━━ Items ━━

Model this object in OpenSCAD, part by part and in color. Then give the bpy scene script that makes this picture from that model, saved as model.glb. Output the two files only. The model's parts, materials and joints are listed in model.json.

━━━
━━ Items ━━

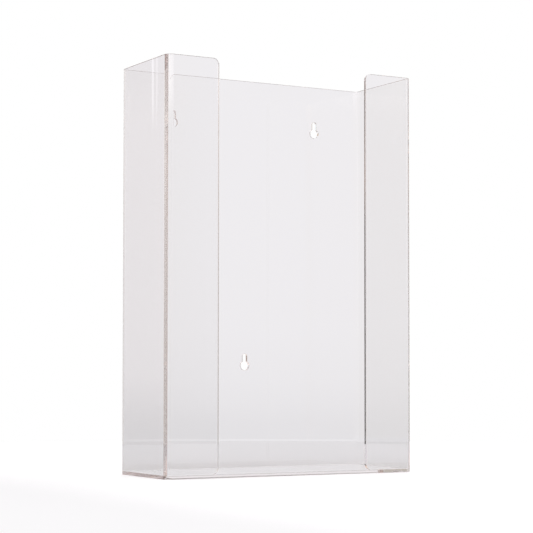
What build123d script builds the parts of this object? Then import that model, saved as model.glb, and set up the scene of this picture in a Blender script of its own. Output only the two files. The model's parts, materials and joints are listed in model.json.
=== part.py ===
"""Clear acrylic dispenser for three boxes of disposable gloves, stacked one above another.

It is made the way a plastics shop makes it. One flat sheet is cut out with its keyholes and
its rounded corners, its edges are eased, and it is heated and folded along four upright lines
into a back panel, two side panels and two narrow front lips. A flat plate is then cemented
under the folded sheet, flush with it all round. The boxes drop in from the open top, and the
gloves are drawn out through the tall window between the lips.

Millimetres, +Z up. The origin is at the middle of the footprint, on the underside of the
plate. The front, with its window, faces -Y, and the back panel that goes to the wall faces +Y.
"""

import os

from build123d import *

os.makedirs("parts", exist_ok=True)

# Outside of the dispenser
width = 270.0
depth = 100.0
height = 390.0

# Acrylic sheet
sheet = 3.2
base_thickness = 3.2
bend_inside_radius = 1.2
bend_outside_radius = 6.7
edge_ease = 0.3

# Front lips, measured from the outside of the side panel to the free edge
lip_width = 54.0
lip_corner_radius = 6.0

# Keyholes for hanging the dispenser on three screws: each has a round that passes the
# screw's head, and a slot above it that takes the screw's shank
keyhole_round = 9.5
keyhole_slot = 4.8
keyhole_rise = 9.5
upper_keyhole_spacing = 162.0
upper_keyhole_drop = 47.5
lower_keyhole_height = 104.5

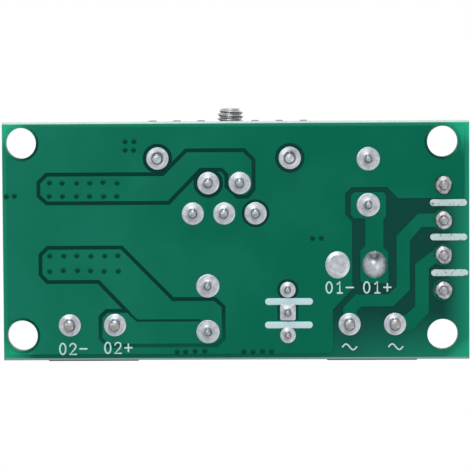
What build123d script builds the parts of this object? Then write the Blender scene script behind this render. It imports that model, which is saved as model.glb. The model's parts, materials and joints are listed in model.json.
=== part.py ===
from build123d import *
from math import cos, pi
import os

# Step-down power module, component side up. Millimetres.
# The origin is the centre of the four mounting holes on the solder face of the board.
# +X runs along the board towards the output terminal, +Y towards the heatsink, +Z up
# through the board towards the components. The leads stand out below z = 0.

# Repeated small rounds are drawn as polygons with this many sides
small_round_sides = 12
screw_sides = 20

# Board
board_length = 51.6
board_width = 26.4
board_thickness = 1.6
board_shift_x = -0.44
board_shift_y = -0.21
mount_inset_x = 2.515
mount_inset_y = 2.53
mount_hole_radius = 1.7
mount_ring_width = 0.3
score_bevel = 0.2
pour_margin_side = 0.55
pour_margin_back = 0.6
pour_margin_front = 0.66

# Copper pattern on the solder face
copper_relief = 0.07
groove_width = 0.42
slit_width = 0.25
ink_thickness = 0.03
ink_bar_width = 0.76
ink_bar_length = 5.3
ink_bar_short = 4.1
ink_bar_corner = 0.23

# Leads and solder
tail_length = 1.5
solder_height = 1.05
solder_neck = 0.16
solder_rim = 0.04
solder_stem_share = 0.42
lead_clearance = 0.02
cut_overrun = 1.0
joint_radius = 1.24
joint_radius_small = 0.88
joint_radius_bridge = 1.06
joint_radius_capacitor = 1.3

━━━

Of the entries above, repeat exactly the lines from the line with "object? Then write" through the line with "screw_sides = 20", both of them included.

What build123d script builds the parts of this object? Then write the Blender scene script behind this render. It imports that model, which is saved as model.glb. The model's parts, materials and joints are listed in model.json.
=== part.py ===
from build123d import *
from math import cos, pi
import os

# Step-down power module, component side up. Millimetres.
# The origin is the centre of the four mounting holes on the solder face of the board.
# +X runs along the board towards the output terminal, +Y towards the heatsink, +Z up
# through the board towards the components. The leads stand out below z = 0.

# Repeated small rounds are drawn as polygons with this many sides
small_round_sides = 12
screw_sides = 20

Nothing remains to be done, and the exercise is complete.